** BEGIN ENTRIES **

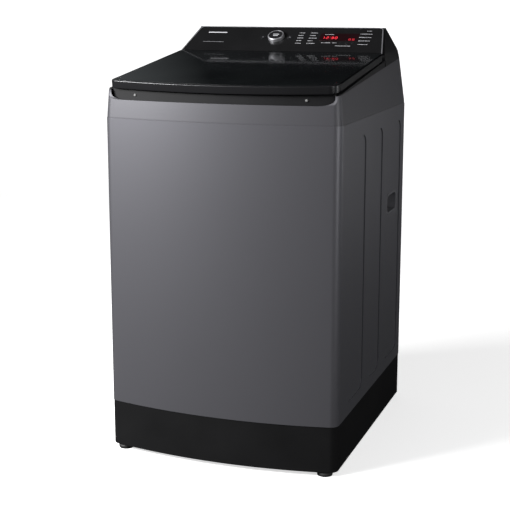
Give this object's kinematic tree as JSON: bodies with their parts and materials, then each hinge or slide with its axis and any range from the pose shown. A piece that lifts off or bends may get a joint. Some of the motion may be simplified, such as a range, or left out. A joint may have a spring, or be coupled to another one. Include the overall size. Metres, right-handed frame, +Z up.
{
  "type": "top load washing machine",
  "caption": "Top load washing machine with a bowed steel cabinet, black base, hinged tinted glass lid and a sloping rear control panel; tub hangs on sprung rods.",
  "frame": {"origin": "on the floor, under the middle of the body's overall box", "axes": "+Z up, the front faces -Y, +X to the right of someone facing along +Y"},
  "size_m": [0.61, 0.684, 1.0745],
  "materials": {
    "body_paint": "satin metallic grey",
    "cover_paint": "satin metallic grey",
    "zinc_sheet": "zinc-coated sheet",
    "base_black": "fine-grained black",
    "inner_plastic": "plain moulded",
    "deck_black": "gloss black",
    "panel_gloss": "high gloss black with printed symbols",
    "trim_silver": "bright silver",
    "display_lens": "dark tinted lens with red segments behind",
    "board": "coated circuit board",
    "white_plastic": "plain moulded",
    "bumper_rubber": "soft rubber",
    "bright_steel": "bright",
    "pocket_plastic": "grey moulded",
    "lid_glass": "dark tinted toughened glass",
    "grip_paint": "dark satin grey",
    "dial_black": "gloss black",
    "drawer_plastic": "pale translucent grey",
    "tub_plastic": "plain moulded",
    "cast_housing": "as cast",
    "copper_winding": "enamelled copper on a plastic core",
    "drum_steel": "brushed stainless",
    "ring_plastic": "grey moulded, brine filled",
    "filter_plastic": "grey moulded with mesh",
    "pulsator_plastic": "grey moulded",
    "foot_rubber": "black rubber"
  },
  "bodies": {
    "cabinet": {"cabinet_wrap": "body_paint", "rear_panel": "zinc_sheet", "base_skirt": "base_black", "bottom_guard": "inner_plastic", "corner_gussets": "zinc_sheet", "top_cover": "cover_paint", "top_frame": "deck_black", "console_housing": "deck_black", "control_panel": "panel_gloss", "console_trim": "trim_silver", "display_window": "display_lens", "control_board": "board", "lid_lock_housing": "white_plastic", "lid_bumpers": "bumper_rubber", "drawer_housing": "inner_plastic", "inlet_valves": "white_plastic", "pressure_sensor": "white_plastic", "cord_gland": "base_black", "pump_housing": "inner_plastic", "drain_pipe": "base_black", "suspension_rods": "bright_steel", "suspension_springs": "bright_steel", "case_screws": "zinc_sheet", "handle_pockets": "pocket_plastic"},
    "lid": {"lid_frame": "deck_black", "lid_glass": "lid_glass", "lid_grip": "grip_paint", "hinge_pins": "bright_steel", "lid_striker": "white_plastic"},
    "lock": {"lock_bolt": "inner_plastic"},
    "dial": {"program_dial": "dial_black", "dial_ring": "trim_silver"},
    "power": {"power_key": "dial_black"},
    "start": {"start_key": "dial_black"},
    "option_1": {"option_key_1": "dial_black"},
    "option_2": {"option_key_2": "dial_black"},
    "option_3": {"option_key_3": "dial_black"},
    "drawer": {"detergent_drawer": "drawer_plastic"},
    "tub": {"outer_tub": "tub_plastic", "tub_cover": "tub_plastic", "spring_cups": "white_plastic", "drive_housing": "cast_housing", "bearings": "bright_steel", "shaft_seal": "bumper_rubber", "stator": "copper_winding"},
    "drum": {"basket": "drum_steel", "balance_ring": "ring_plastic", "basket_hub": "cast_housing", "spin_tube": "bright_steel"},
    "clutch": {"clutch_coupler": "inner_plastic"},
    "filter": {"lint_filter": "filter_plastic"},
    "wash_drive": {"pulsator": "pulsator_plastic", "pulsator_screw": "bright_steel", "wash_shaft": "bright_steel", "rotor": "inner_plastic"},
    "pump_rotor": {"pump_impeller": "white_plastic"},
    "foot_fl": {"foot_front_left": "foot_rubber"},
    "foot_fr": {"foot_front_right": "foot_rubber"},
    "foot_rl": {"foot_rear_left": "foot_rubber"},
    "foot_rr": {"foot_rear_right": "foot_rubber"}
  },
  "joints": [
    {"name": "lid_hinge", "type": "hinge", "parent": "cabinet", "child": "lid", "pos_m": [0, 0.123, 0.9948], "axis": [-1, 0, 0], "range_deg": [0, 100]},
    {"name": "lock_slide", "type": "slide", "parent": "cabinet", "child": "lock", "axis": [-1, 0, 0], "range_m": [0, 0.009]},
    {"name": "dial_turn", "type": "hinge", "parent": "cabinet", "child": "dial", "pos_m": [-0.027, 0.19503, 1.04688], "axis": [0, -0.5284, 0.849], "continuous": true},
    {"name": "power_press", "type": "slide", "parent": "cabinet", "child": "power", "axis": [0, 0.5284, -0.849], "range_m": [0, 0.0008], "stiffness_N_per_m": 900, "springref_m": -0.0006},
    {"name": "start_press", "type": "slide", "parent": "cabinet", "child": "start", "axis": [0, 0.5284, -0.849], "range_m": [0, 0.0008], "stiffness_N_per_m": 900, "springref_m": -0.0006},
    {"name": "option_1_press", "type": "slide", "parent": "cabinet", "child": "option_1", "axis": [0, 0.5284, -0.849], "range_m": [0, 0.0008], "stiffness_N_per_m": 900, "springref_m": -0.0006},
    {"name": "option_2_press", "type": "slide", "parent": "cabinet", "child": "option_2", "axis": [0, 0.5284, -0.849], "range_m": [0, 0.0008], "stiffness_N_per_m": 900, "springref_m": -0.0006},
    {"name": "option_3_press", "type": "slide", "parent": "cabinet", "child": "option_3", "axis": [0, 0.5284, -0.849], "range_m": [0, 0.0008], "stiffness_N_per_m": 900, "springref_m": -0.0006},
    {"name": "drawer_slide", "type": "slide", "parent": "cabinet", "child": "drawer", "axis": [0, -1, 0], "range_m": [0, 0.1]},
    {"name": "tub_bounce", "type": "slide", "parent": "cabinet", "child": "tub", "axis": [0, 0, 1], "range_m": [-0.03, 0.012], "stiffness_N_per_m": 14000, "springref_m": 0.02107, "deforming": ["suspension_springs"]},
    {"name": "drum_spin", "type": "hinge", "parent": "tub", "child": "drum", "pos_m": [0, -0.04, 0.3], "axis": [0, 0, 1], "continuous": true},
    {"name": "wash_spin", "type": "hinge", "parent": "drum", "child": "wash_drive", "pos_m": [0, -0.04, 0.2], "axis": [0, 0, 1], "continuous": true},
    {"name": "clutch_shift", "type": "slide", "parent": "drum", "child": "clutch", "axis": [0, 0, -1], "range_m": [0, 0.006]},
    {"name": "filter_pull", "type": "slide", "parent": "drum", "child": "filter", "axis": [-1, 0, 0], "range_m": [0, 0.04]},
    {"name": "pump_spin", "type": "hinge", "parent": "cabinet", "child": "pump_rotor", "pos_m": [-0.19, 0.247, 0.07], "axis": [0, 0, 1], "continuous": true},
    {"name": "foot_fl_turn", "type": "hinge", "parent": "cabinet", "child": "foot_fl", "pos_m": [-0.271, -0.292, 0], "axis": [0, 0, 1], "continuous": true},
    {"name": "foot_fr_turn", "type": "hinge", "parent": "cabinet", "child": "foot_fr", "pos_m": [0.271, -0.292, 0], "axis": [0, 0, 1], "continuous": true},
    {"name": "foot_rl_turn", "type": "hinge", "parent": "cabinet", "child": "foot_rl", "pos_m": [-0.271, 0.3, 0], "axis": [0, 0, 1], "continuous": true},
    {"name": "foot_rr_turn", "type": "hinge", "parent": "cabinet", "child": "foot_rr", "pos_m": [0.271, 0.3, 0], "axis": [0, 0, 1], "continuous": true}
  ]
}
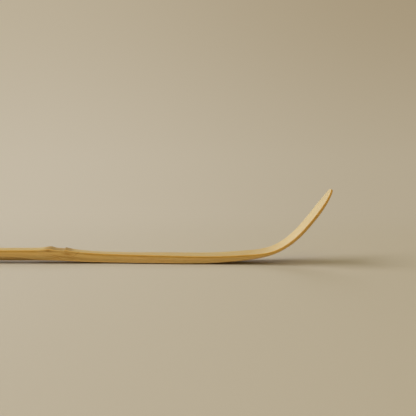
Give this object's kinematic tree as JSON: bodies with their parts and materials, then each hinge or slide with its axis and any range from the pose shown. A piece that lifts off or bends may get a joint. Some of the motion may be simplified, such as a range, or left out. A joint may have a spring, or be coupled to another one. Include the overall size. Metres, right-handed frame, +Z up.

** END ENTRIES **

Reproduce the records above exactly.

### [WRITTEN ANSWER]
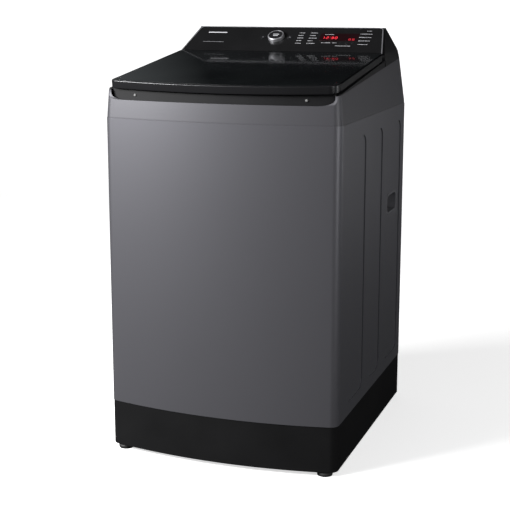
Give this object's kinematic tree as JSON: bodies with their parts and materials, then each hinge or slide with its axis and any range from the pose shown. A piece that lifts off or bends may get a joint. Some of the motion may be simplified, such as a range, or left out. A joint may have a spring, or be coupled to another one. Include the overall size. Metres, right-handed frame, +Z up.
{
  "type": "top load washing machine",
  "caption": "Top load washing machine with a bowed steel cabinet, black base, hinged tinted glass lid and a sloping rear control panel; tub hangs on sprung rods.",
  "frame": {"origin": "on the floor, under the middle of the body's overall box", "axes": "+Z up, the front faces -Y, +X to the right of someone facing along +Y"},
  "size_m": [0.61, 0.684, 1.0745],
  "materials": {
    "body_paint": "satin metallic grey",
    "cover_paint": "satin metallic grey",
    "zinc_sheet": "zinc-coated sheet",
    "base_black": "fine-grained black",
    "inner_plastic": "plain moulded",
    "deck_black": "gloss black",
    "panel_gloss": "high gloss black with printed symbols",
    "trim_silver": "bright silver",
    "display_lens": "dark tinted lens with red segments behind",
    "board": "coated circuit board",
    "white_plastic": "plain moulded",
    "bumper_rubber": "soft rubber",
    "bright_steel": "bright",
    "pocket_plastic": "grey moulded",
    "lid_glass": "dark tinted toughened glass",
    "grip_paint": "dark satin grey",
    "dial_black": "gloss black",
    "drawer_plastic": "pale translucent grey",
    "tub_plastic": "plain moulded",
    "cast_housing": "as cast",
    "copper_winding": "enamelled copper on a plastic core",
    "drum_steel": "brushed stainless",
    "ring_plastic": "grey moulded, brine filled",
    "filter_plastic": "grey moulded with mesh",
    "pulsator_plastic": "grey moulded",
    "foot_rubber": "black rubber"
  },
  "bodies": {
    "cabinet": {"cabinet_wrap": "body_paint", "rear_panel": "zinc_sheet", "base_skirt": "base_black", "bottom_guard": "inner_plastic", "corner_gussets": "zinc_sheet", "top_cover": "cover_paint", "top_frame": "deck_black", "console_housing": "deck_black", "control_panel": "panel_gloss", "console_trim": "trim_silver", "display_window": "display_lens", "control_board": "board", "lid_lock_housing": "white_plastic", "lid_bumpers": "bumper_rubber", "drawer_housing": "inner_plastic", "inlet_valves": "white_plastic", "pressure_sensor": "white_plastic", "cord_gland": "base_black", "pump_housing": "inner_plastic", "drain_pipe": "base_black", "suspension_rods": "bright_steel", "suspension_springs": "bright_steel", "case_screws": "zinc_sheet", "handle_pockets": "pocket_plastic"},
    "lid": {"lid_frame": "deck_black", "lid_glass": "lid_glass", "lid_grip": "grip_paint", "hinge_pins": "bright_steel", "lid_striker": "white_plastic"},
    "lock": {"lock_bolt": "inner_plastic"},
    "dial": {"program_dial": "dial_black", "dial_ring": "trim_silver"},
    "power": {"power_key": "dial_black"},
    "start": {"start_key": "dial_black"},
    "option_1": {"option_key_1": "dial_black"},
    "option_2": {"option_key_2": "dial_black"},
    "option_3": {"option_key_3": "dial_black"},
    "drawer": {"detergent_drawer": "drawer_plastic"},
    "tub": {"outer_tub": "tub_plastic", "tub_cover": "tub_plastic", "spring_cups": "white_plastic", "drive_housing": "cast_housing", "bearings": "bright_steel", "shaft_seal": "bumper_rubber", "stator": "copper_winding"},
    "drum": {"basket": "drum_steel", "balance_ring": "ring_plastic", "basket_hub": "cast_housing", "spin_tube": "bright_steel"},
    "clutch": {"clutch_coupler": "inner_plastic"},
    "filter": {"lint_filter": "filter_plastic"},
    "wash_drive": {"pulsator": "pulsator_plastic", "pulsator_screw": "bright_steel", "wash_shaft": "bright_steel", "rotor": "inner_plastic"},
    "pump_rotor": {"pump_impeller": "white_plastic"},
    "foot_fl": {"foot_front_left": "foot_rubber"},
    "foot_fr": {"foot_front_right": "foot_rubber"},
    "foot_rl": {"foot_rear_left": "foot_rubber"},
    "foot_rr": {"foot_rear_right": "foot_rubber"}
  },
  "joints": [
    {"name": "lid_hinge", "type": "hinge", "parent": "cabinet", "child": "lid", "pos_m": [0, 0.123, 0.9948], "axis": [-1, 0, 0], "range_deg": [0, 100]},
    {"name": "lock_slide", "type": "slide", "parent": "cabinet", "child": "lock", "axis": [-1, 0, 0], "range_m": [0, 0.009]},
    {"name": "dial_turn", "type": "hinge", "parent": "cabinet", "child": "dial", "pos_m": [-0.027, 0.19503, 1.04688], "axis": [0, -0.5284, 0.849], "continuous": true},
    {"name": "power_press", "type": "slide", "parent": "cabinet", "child": "power", "axis": [0, 0.5284, -0.849], "range_m": [0, 0.0008], "stiffness_N_per_m": 900, "springref_m": -0.0006},
    {"name": "start_press", "type": "slide", "parent": "cabinet", "child": "start", "axis": [0, 0.5284, -0.849], "range_m": [0, 0.0008], "stiffness_N_per_m": 900, "springref_m": -0.0006},
    {"name": "option_1_press", "type": "slide", "parent": "cabinet", "child": "option_1", "axis": [0, 0.5284, -0.849], "range_m": [0, 0.0008], "stiffness_N_per_m": 900, "springref_m": -0.0006},
    {"name": "option_2_press", "type": "slide", "parent": "cabinet", "child": "option_2", "axis": [0, 0.5284, -0.849], "range_m": [0, 0.0008], "stiffness_N_per_m": 900, "springref_m": -0.0006},
    {"name": "option_3_press", "type": "slide", "parent": "cabinet", "child": "option_3", "axis": [0, 0.5284, -0.849], "range_m": [0, 0.0008], "stiffness_N_per_m": 900, "springref_m": -0.0006},
    {"name": "drawer_slide", "type": "slide", "parent": "cabinet", "child": "drawer", "axis": [0, -1, 0], "range_m": [0, 0.1]},
    {"name": "tub_bounce", "type": "slide", "parent": "cabinet", "child": "tub", "axis": [0, 0, 1], "range_m": [-0.03, 0.012], "stiffness_N_per_m": 14000, "springref_m": 0.02107, "deforming": ["suspension_springs"]},
    {"name": "drum_spin", "type": "hinge", "parent": "tub", "child": "drum", "pos_m": [0, -0.04, 0.3], "axis": [0, 0, 1], "continuous": true},
    {"name": "wash_spin", "type": "hinge", "parent": "drum", "child": "wash_drive", "pos_m": [0, -0.04, 0.2], "axis": [0, 0, 1], "continuous": true},
    {"name": "clutch_shift", "type": "slide", "parent": "drum", "child": "clutch", "axis": [0, 0, -1], "range_m": [0, 0.006]},
    {"name": "filter_pull", "type": "slide", "parent": "drum", "child": "filter", "axis": [-1, 0, 0], "range_m": [0, 0.04]},
    {"name": "pump_spin", "type": "hinge", "parent": "cabinet", "child": "pump_rotor", "pos_m": [-0.19, 0.247, 0.07], "axis": [0, 0, 1], "continuous": true},
    {"name": "foot_fl_turn", "type": "hinge", "parent": "cabinet", "child": "foot_fl", "pos_m": [-0.271, -0.292, 0], "axis": [0, 0, 1], "continuous": true},
    {"name": "foot_fr_turn", "type": "hinge", "parent": "cabinet", "child": "foot_fr", "pos_m": [0.271, -0.292, 0], "axis": [0, 0, 1], "continuous": true},
    {"name": "foot_rl_turn", "type": "hinge", "parent": "cabinet", "child": "foot_rl", "pos_m": [-0.271, 0.3, 0], "axis": [0, 0, 1], "continuous": true},
    {"name": "foot_rr_turn", "type": "hinge", "parent": "cabinet", "child": "foot_rr", "pos_m": [0.271, 0.3, 0], "axis": [0, 0, 1], "continuous": true}
  ]
}
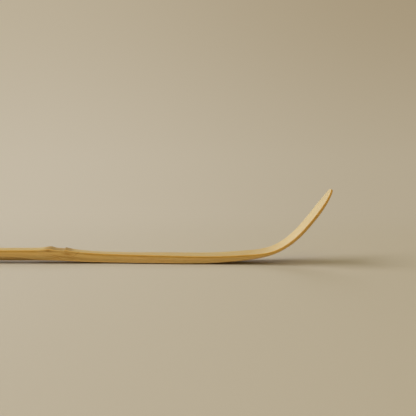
Give this object's kinematic tree as JSON: bodies with their parts and materials, then each hinge or slide with its axis and any range from the pose shown. A piece that lifts off or bends may get a joint. Some of the motion may be simplified, such as a range, or left out. A joint may have a spring, or be coupled to another one. Include the overall size. Metres, right-handed frame, +Z up.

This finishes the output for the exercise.